Jack has another flashback and sees his father, Slater, Hackman, and Pikowski working on a road. Hackman attempts to escape while John avoids the conflict. The escape fails, and an unseen police officer makes them dig a hole. In the present, Sheriff Conaway and his deputies, Tim and Gil, approach. Jack and Rabbit hide in the bathroom stall while Conaway and his officers hold the others at gunpoint. Conaway kills Mary in order to make P.T. tell him where Jack and Rabbit are.

Jack captures Gil and drives away before handcuffing Gil to the truck. Gil begs Jack not to stay on the road, stating the zombies will kill them. The four zombies arrive and kill Gil. Jack returns to the others. Conaway goes to the truck, thinking Gil is in it, and P.T. fights Tim, who kills P.T. before Rabbit kills Tim. Jack restrains Conaway to the SUV.

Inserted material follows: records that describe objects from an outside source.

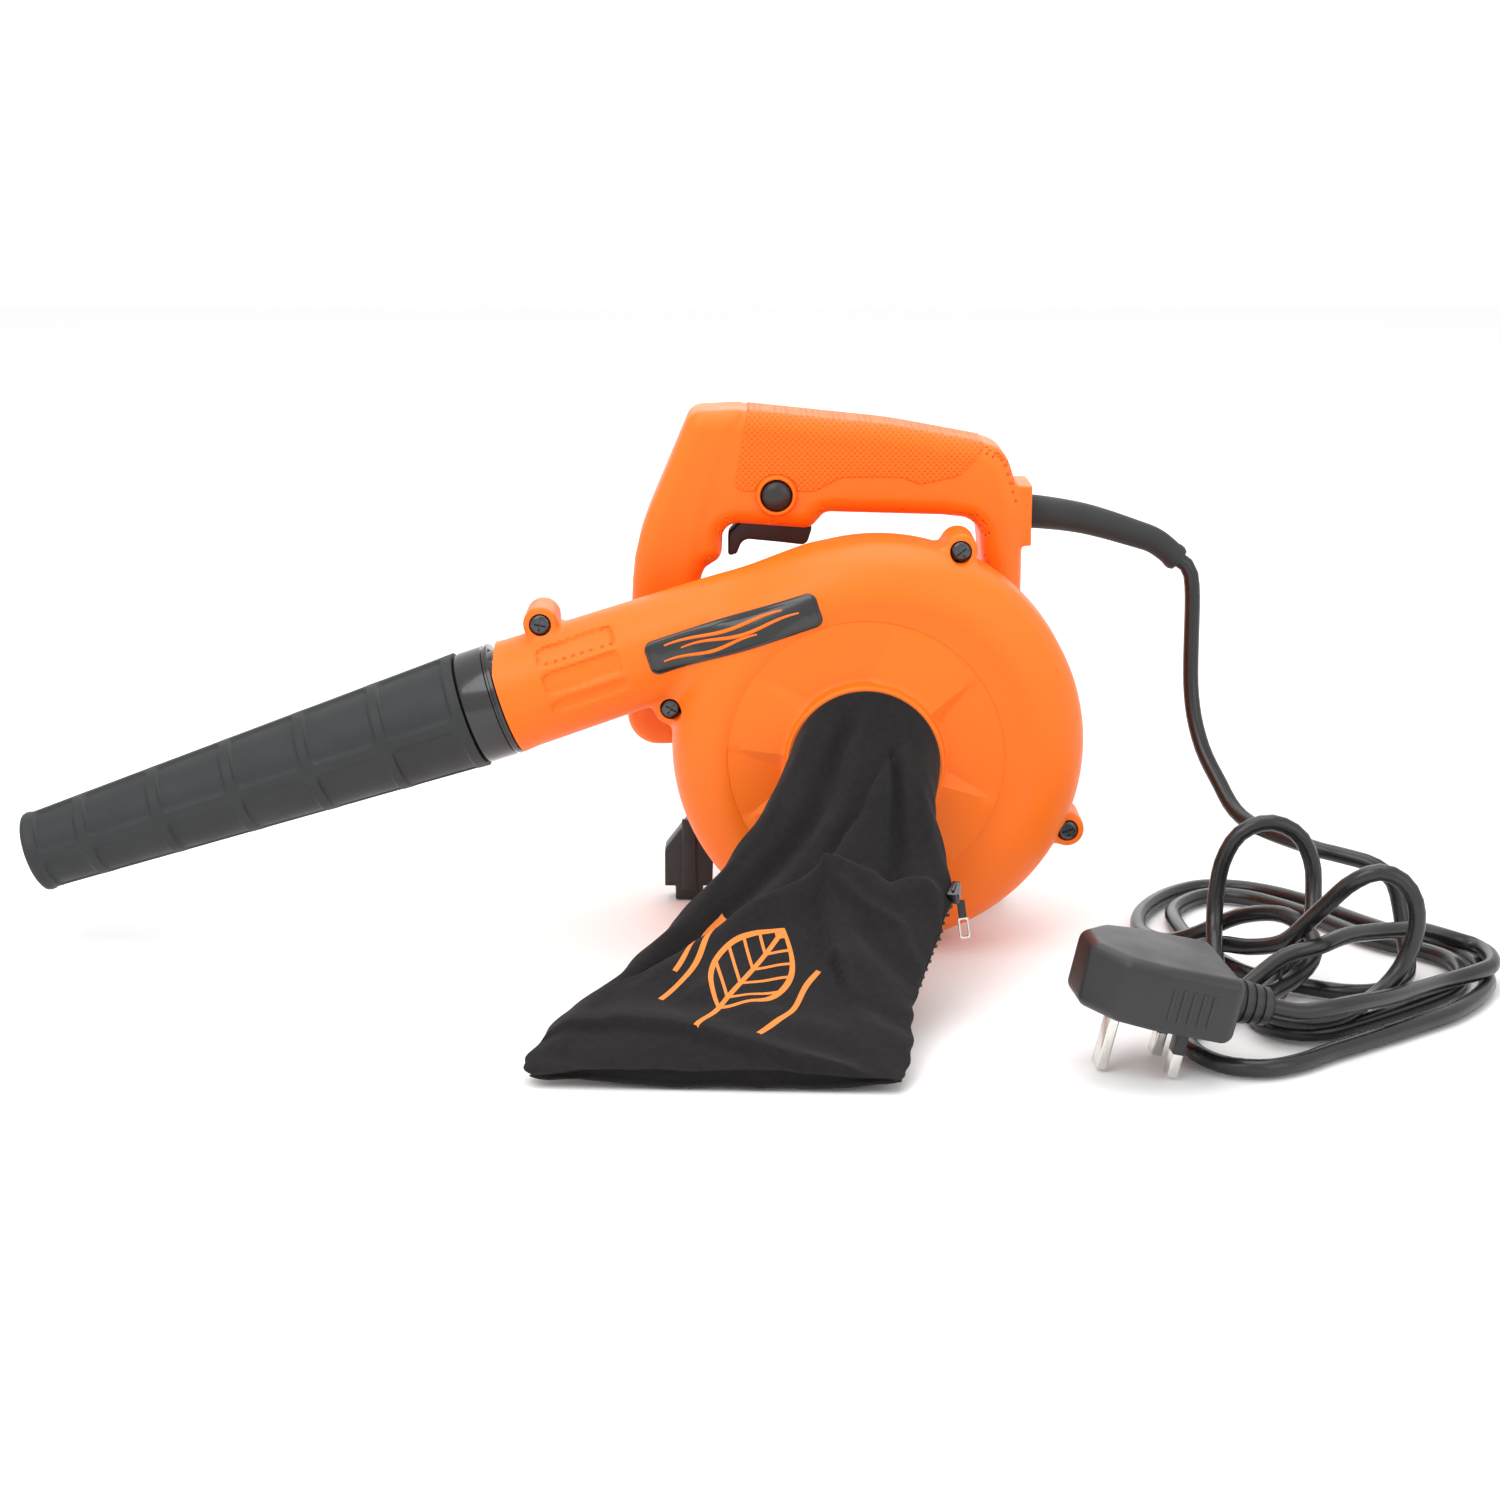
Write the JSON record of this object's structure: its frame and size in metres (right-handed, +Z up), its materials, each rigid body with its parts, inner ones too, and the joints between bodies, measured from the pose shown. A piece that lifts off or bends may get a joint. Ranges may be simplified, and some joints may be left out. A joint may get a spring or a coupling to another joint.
{
  "type": "corded leaf blower",
  "caption": "Hand-held corded electric leaf blower with a round fan casing, closed handle, rubber outlet nozzle, cloth dust bag, and mains cord with a moulded plug.",
  "frame": {"origin": "on the surface that the machine stands on, under the middle of its box, cord and plug left out", "axes": "+X along the machine from the nozzle's tip to the casing, +Y from the dust bag to the motor along the fan's axis, +Z up"},
  "size_m": [0.5814, 0.302, 0.209],
  "materials": {
    "orange": "satin moulded ABS, bright orange",
    "orange_grip": "orange, fine dot texture",
    "black_gloss": "gloss black",
    "black_plastic": "satin black",
    "rubber": "matt black moulded rubber",
    "cloth": "black woven polyester",
    "cord": "gloss black PVC flex",
    "steel": "ground steel",
    "nickel": "bright plated metal",
    "dark_screw": "blackened steel",
    "copper": "enamelled copper",
    "brass": "brass",
    "carbon": "pressed carbon",
    "iron": "stacked laminations",
    "white_nylon": "white nylon"
  },
  "bodies": {
    "machine": {"front_housing": "orange", "rear_housing": "orange", "motor_end_cap": "orange", "inlet_guard": "black_plastic", "housing_screw_1": "dark_screw", "housing_screw_2": "dark_screw", "housing_screw_3": "dark_screw", "housing_screw_4": "dark_screw", "end_cap_screw_1": "dark_screw", "end_cap_screw_2": "dark_screw", "badge_plate": "black_gloss", "stand_foot": "black_plastic", "stator_core": "iron", "field_coil_right": "copper", "field_coil_left": "copper", "front_bearing": "steel", "rear_bearing": "steel", "brush_holder_left": "brass", "brush_holder_right": "brass", "brush_spring_left": "steel", "brush_spring_right": "steel", "handle_front_shell": "orange", "handle_rear_shell": "orange", "grip_panel_front": "orange_grip", "grip_panel_rear": "orange_grip", "handle_screw_1": "dark_screw", "handle_screw_2": "dark_screw", "handle_screw_3": "dark_screw", "switch_body": "black_plastic", "plunger_spring": "steel", "suppression_capacitor": "brass", "cable_clamp": "black_plastic", "trigger_pin": "steel", "lock_spring": "steel", "outlet_collar": "black_gloss", "cord_guard": "rubber", "mains_cord": "cord", "plug_body": "black_plastic", "plug_earth_pin": "nickel", "plug_live_pin": "nickel", "plug_neutral_pin": "nickel"},
    "rotor": {"armature_shaft": "steel", "armature_core": "iron", "armature_winding_front": "copper", "armature_winding_rear": "copper", "commutator": "copper", "impeller": "black_plastic", "impeller_washer": "steel", "impeller_nut": "steel"},
    "trigger": {"trigger": "black_plastic"},
    "plunger": {"switch_plunger": "white_nylon"},
    "lock_button": {"lock_button": "black_plastic"},
    "brush_left": {"carbon_brush_left": "carbon"},
    "brush_right": {"carbon_brush_right": "carbon"},
    "nozzle": {"nozzle": "rubber"},
    "bag": {"dust_bag": "cloth", "bag_neck_band": "cloth"},
    "zip_slider": {"zip_slider": "nickel"},
    "zip_pull": {"zip_pull": "nickel"}
  },
  "joints": [
    {"name": "rotor_spin", "type": "hinge", "parent": "machine", "child": "rotor", "pos_m": [0.1244, 0.029, 0.08], "axis": [0, 1, 0], "continuous": true},
    {"name": "trigger_pivot", "type": "hinge", "parent": "machine", "child": "trigger", "pos_m": [0.0999, 0.076, 0.1658], "axis": [0, 1, 0], "range_deg": [0, 8], "stiffness_Nm_per_rad": 0.3, "springref_deg": -17.19},
    {"name": "plunger_slide", "type": "slide", "parent": "machine", "child": "plunger", "axis": [0, 0, 1], "range_m": [0, 0.0024], "deforming": ["plunger_spring"]},
    {"name": "lock_button_press", "type": "slide", "parent": "machine", "child": "lock_button", "axis": [0, 1, 0], "range_m": [0, 0.003], "stiffness_N_per_m": 150, "springref_m": -0.003, "deforming": ["lock_spring"]},
    {"name": "brush_left_wear", "type": "slide", "parent": "machine", "child": "brush_left", "axis": [1, 0, 0], "range_m": [-0.006, 0], "stiffness_N_per_m": 50, "springref_m": 0.005, "deforming": ["brush_spring_left"]},
    {"name": "brush_right_wear", "type": "slide", "parent": "machine", "child": "brush_right", "axis": [-1, 0, 0], "range_m": [-0.006, 0], "stiffness_N_per_m": 50, "springref_m": 0.005, "deforming": ["brush_spring_right"]},
    {"name": "nozzle_pull", "type": "slide", "parent": "machine", "child": "nozzle", "axis": [-0.9483, 0, -0.3173], "range_m": [0, 0.03]},
    {"name": "bag_pull", "type": "slide", "parent": "machine", "child": "bag", "axis": [0, -1, 0], "range_m": [0, 0.02]},
    {"name": "zip_slide", "type": "slide", "parent": "bag", "child": "zip_slider", "axis": [-0.2784, -0.8551, -0.4375], "range_m": [0, 0.04]},
    {"name": "zip_pull_swing", "type": "hinge", "parent": "zip_slider", "child": "zip_pull", "pos_m": [0.1583, -0.057, 0.0404], "axis": [0, -1, 0], "range_deg": [-5, 60]}
  ],
  "couplings": [
    {"joint": "plunger_slide", "follows": "trigger_pivot", "m_per_rad": 0.0168}
  ]
}
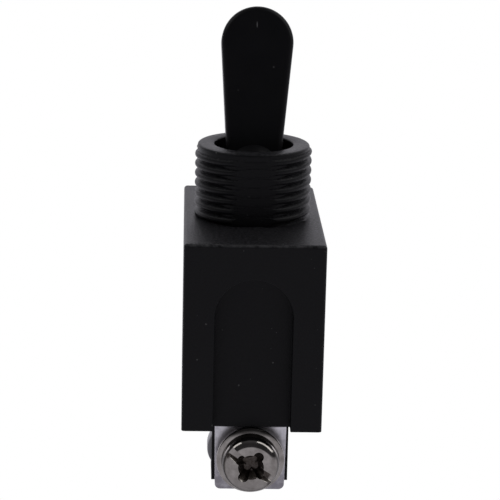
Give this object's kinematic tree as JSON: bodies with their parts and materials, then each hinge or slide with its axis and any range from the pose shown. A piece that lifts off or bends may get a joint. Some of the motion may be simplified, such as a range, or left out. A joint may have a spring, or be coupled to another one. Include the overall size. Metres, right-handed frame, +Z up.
{
  "type": "panel toggle switch",
  "caption": "Panel toggle switch in black plastic: threaded neck, flat paddle lever, boxy body and a screw terminal at each narrow end.",
  "frame": {"origin": "on the axis of the threaded neck, in the plane of the body's panel face", "axes": "+Z up the neck, +X to the right, +Y from the front terminal to the rear terminal, the way the lever leans when on"},
  "size_m": [0.0142, 0.0266, 0.0477],
  "materials": {
    "black_plastic": "satin black moulding",
    "lever_plastic": "smooth satin black",
    "nickel_steel": "polished nickel plate",
    "spring_steel": "drawn wire",
    "nylon": "natural nylon",
    "contact_brass": "stamped brass",
    "silver": "fine silver",
    "tinned_brass": "matte tin plate"
  },
  "bodies": {
    "body": {"housing": "black_plastic", "terminal_base": "black_plastic", "rocker_cradle": "contact_brass", "cradle_rivet": "contact_brass", "fixed_contact": "silver", "front_terminal": "tinned_brass", "rear_terminal": "tinned_brass", "front_nut_plate": "nickel_steel", "rear_nut_plate": "nickel_steel"},
    "lever": {"lever": "lever_plastic", "lever_pin": "nickel_steel", "plunger_spring": "spring_steel"},
    "plunger": {"plunger": "nylon"},
    "rocker": {"contact_rocker": "contact_brass", "moving_contact": "silver"},
    "front_clamp": {"front_washer": "nickel_steel", "front_spring_washer": "nickel_steel"},
    "front_screw": {"front_terminal_screw": "nickel_steel"},
    "rear_clamp": {"rear_washer": "nickel_steel", "rear_spring_washer": "nickel_steel"},
    "rear_screw": {"rear_terminal_screw": "nickel_steel"}
  },
  "joints": [
    {"name": "lever_throw", "type": "hinge", "parent": "body", "child": "lever", "pos_m": [0, 0, 0.0044], "axis": [1, 0, 0], "range_deg": [0, 28]},
    {"name": "plunger_slide", "type": "slide", "parent": "lever", "child": "plunger", "axis": [0, 0.2419, 0.9703], "range_m": [0, 0.0008], "stiffness_N_per_m": 200, "deforming": ["plunger_spring"]},
    {"name": "rocker_tilt", "type": "hinge", "parent": "body", "child": "rocker", "pos_m": [0, 0, -0.0112], "axis": [1, 0, 0], "range_deg": [-12, 0]},
    {"name": "front_clamp_slide", "type": "slide", "parent": "body", "child": "front_clamp", "axis": [0, -1, 0], "range_m": [0, 0.0015]},
    {"name": "front_screw_turn", "type": "hinge", "parent": "front_clamp", "child": "front_screw", "pos_m": [0, -0.01, -0.0229], "axis": [0, -1, 0], "range_deg": [0, 1080]},
    {"name": "rear_clamp_slide", "type": "slide", "parent": "body", "child": "rear_clamp", "axis": [0, 1, 0], "range_m": [0, 0.0015]},
    {"name": "rear_screw_turn", "type": "hinge", "parent": "rear_clamp", "child": "rear_screw", "pos_m": [0, 0.01, -0.0229], "axis": [0, 1, 0], "range_deg": [0, 1080]}
  ],
  "couplings": [
    {"joint": "rocker_tilt", "follows": "lever_throw", "ratio": -0.42857},
    {"joint": "front_screw_turn", "follows": "front_clamp_slide", "rad_per_m": 12566},
    {"joint": "rear_screw_turn", "follows": "rear_clamp_slide", "rad_per_m": 12566}
  ]
}
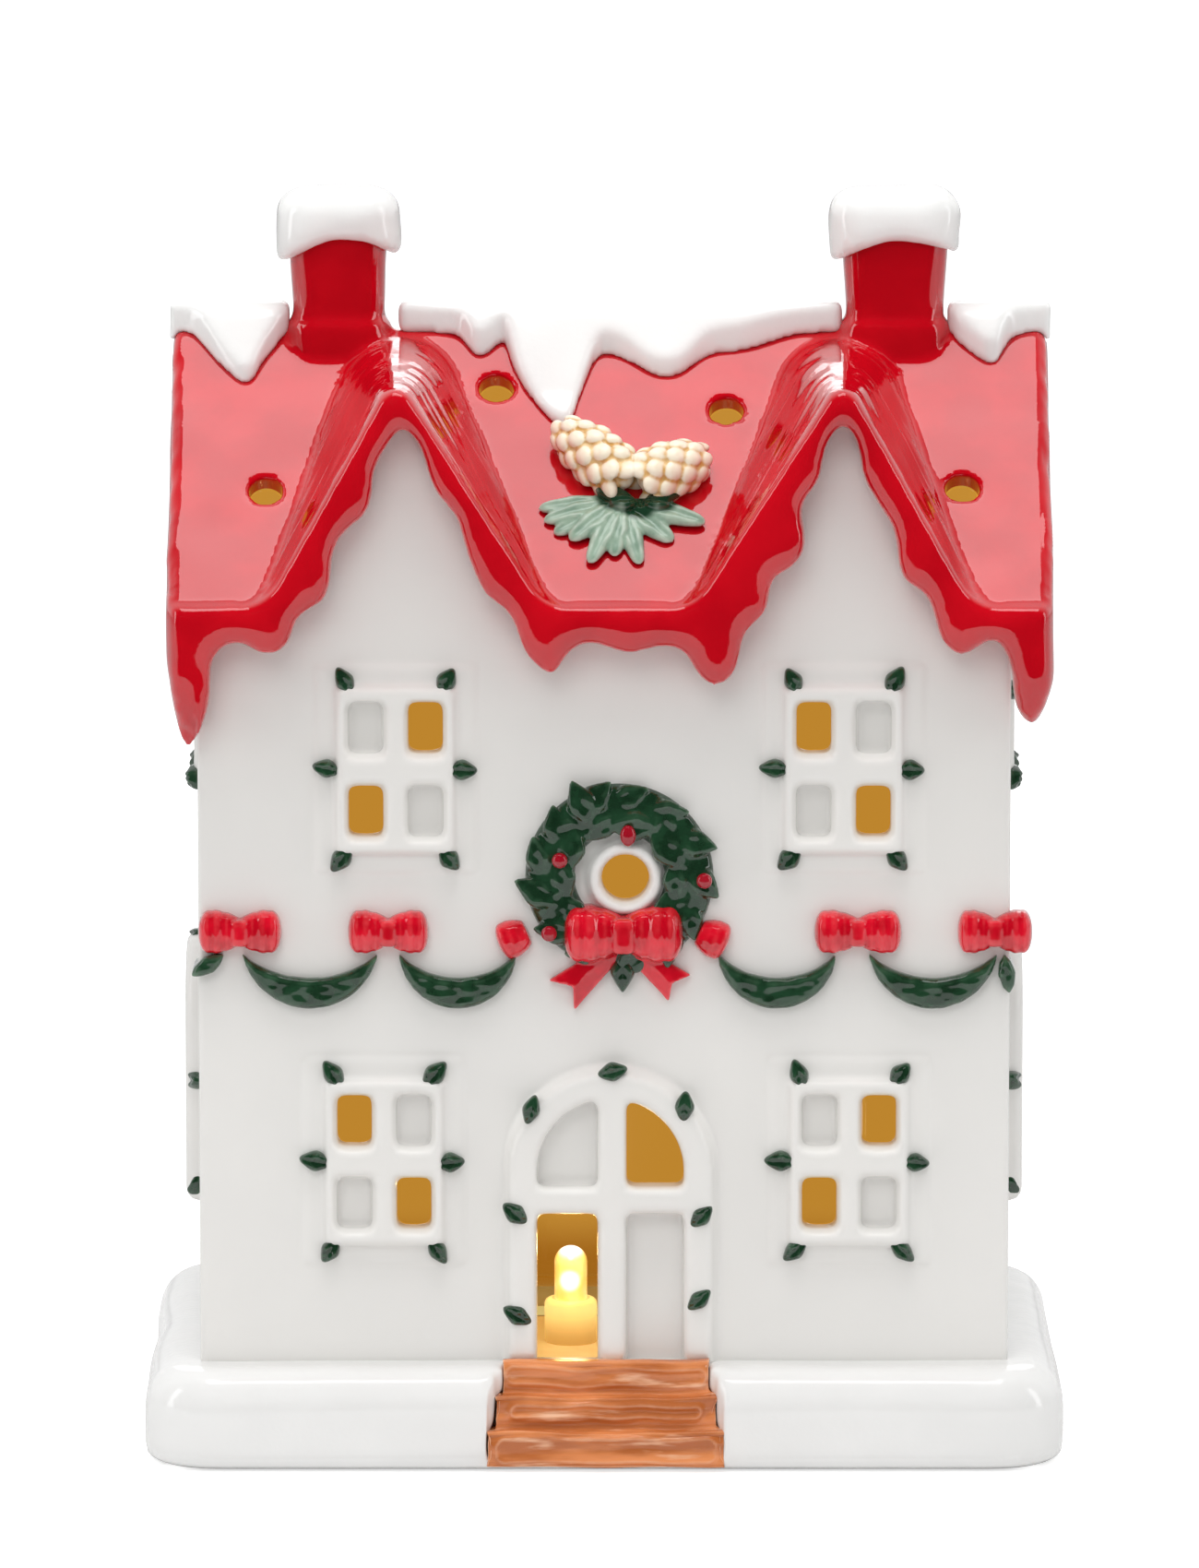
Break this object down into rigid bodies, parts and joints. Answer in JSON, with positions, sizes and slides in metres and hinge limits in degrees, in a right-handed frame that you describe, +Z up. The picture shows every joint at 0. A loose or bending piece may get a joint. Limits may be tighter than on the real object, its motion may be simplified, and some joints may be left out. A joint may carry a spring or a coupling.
{
  "type": "light-up christmas house",
  "caption": "Two-storey glazed ceramic house on a snowy base, with twin dormers, a dripping roof edge, a wreath and garland, and a battery light that pulls out from below.",
  "frame": {"origin": "on the table, under the middle of the snow base", "axes": "+Z up, -Y the way the door looks, +X to the viewer's right when the door is in front"},
  "size_m": [0.14, 0.092, 0.1906],
  "materials": {
    "snow_glaze": "thick glossy white glaze, like settled snow",
    "wall_glaze": "glossy warm white glaze",
    "red_glaze": "deep glossy red glaze that pools and drips",
    "green_glaze": "dark green glaze",
    "sage_glaze": "pale sage green glaze",
    "cone_glaze": "cream and golden brown glaze",
    "berry_glaze": "red glaze on small berries",
    "ribbon_glaze": "bright red glaze on ribbons and bows",
    "step_glaze": "terracotta glaze with lighter worn ridges",
    "housing_plastic": "white moulded plastic",
    "collar_plastic": "warm translucent moulded plastic",
    "lamp_lens": "clear epoxy lens, lit",
    "seal_rubber": "soft white silicone ring",
    "board_laminate": "green circuit board",
    "black_plastic": "black moulded plastic",
    "cell_steel": "plain steel can",
    "contact_steel": "nickel-plated spring steel",
    "screw_steel": "small steel screw"
  },
  "bodies": {
    "house": {"snow_base": "snow_glaze", "house_walls": "wall_glaze", "roof_shell": "red_glaze", "door_steps": "step_glaze", "ridge_snow": "snow_glaze", "chimney_left": "red_glaze", "chimney_right": "red_glaze", "chimney_snow_left": "snow_glaze", "chimney_snow_right": "snow_glaze", "window_upper_left": "wall_glaze", "window_upper_right": "wall_glaze", "window_lower_left": "wall_glaze", "window_lower_right": "wall_glaze", "windows_back": "wall_glaze", "windows_side_upper": "wall_glaze", "windows_side_lower": "wall_glaze", "door_frame": "wall_glaze", "round_window": "wall_glaze", "window_leaves_front": "green_glaze", "window_leaves_back": "green_glaze", "window_leaves_side": "green_glaze", "door_leaves": "green_glaze", "pinecone_left": "cone_glaze", "pinecone_right": "cone_glaze", "fir_sprig": "sage_glaze", "wreath": "green_glaze", "wreath_berries": "berry_glaze", "wreath_bow": "ribbon_glaze", "wreath_drop_leaf": "green_glaze", "garland_bows": "ribbon_glaze", "garland_swags": "green_glaze", "garland_tails": "green_glaze"},
    "light_unit": {"light_housing": "housing_plastic", "light_base_plate": "housing_plastic", "seal_ring": "seal_rubber", "lamp_collar": "collar_plastic", "lamp_lens": "lamp_lens", "lamp_leads": "contact_steel", "circuit_board": "board_laminate", "driver_chip": "black_plastic", "coin_cell": "cell_steel", "cell_contact": "contact_steel", "cell_clip": "contact_steel", "switch_case": "black_plastic"},
    "battery_door": {"battery_door": "housing_plastic", "battery_door_screw": "screw_steel"},
    "switch": {"switch_knob": "black_plastic"}
  },
  "joints": [
    {"name": "light_unit_pull", "type": "slide", "parent": "house", "child": "light_unit", "axis": [0, 0, -1], "range_m": [0, 0.03]},
    {"name": "battery_door_hinge", "type": "hinge", "parent": "light_unit", "child": "battery_door", "pos_m": [-0.00515, -0.0127, 0.00125], "axis": [-1, 0, 0], "range_deg": [0, 80]},
    {"name": "switch_slide", "type": "slide", "parent": "light_unit", "child": "switch", "axis": [0, 1, 0], "range_m": [0, 0.003]}
  ]
}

Jack has a final flashback. The previously unseen officer is Sheriff Conaway. Though La Roca did not assist the attempted escape, he is thrown into the hole dug by the others. Conaway and his men shoot the convicts in their legs, then bury the four men alive. After Conaway and his thugs learn about the zombies' return, they kill anyone who sets foot on the road to cover up their crimes.

Jack assaults Conaway, who begs him not to be in the road. The zombies arrive, pinning Jack down. When Jack tells John that he is his son, John kills the other zombies.

John gives Jack his dog tag before crossing into Heaven, lifting the curse on Route 666. Conaway emerges from the SUV and tries to shoot the others, but Jack, Steph, and Rabbit shoot him, and is killed by a ghost road roller. Jack, Steph and Rabbit, then walk to Los Angeles.

==Soundtrack==
The film soundtrack included the track "I'm Walkin'" performed by Lightnin' Willie & the Poorboys.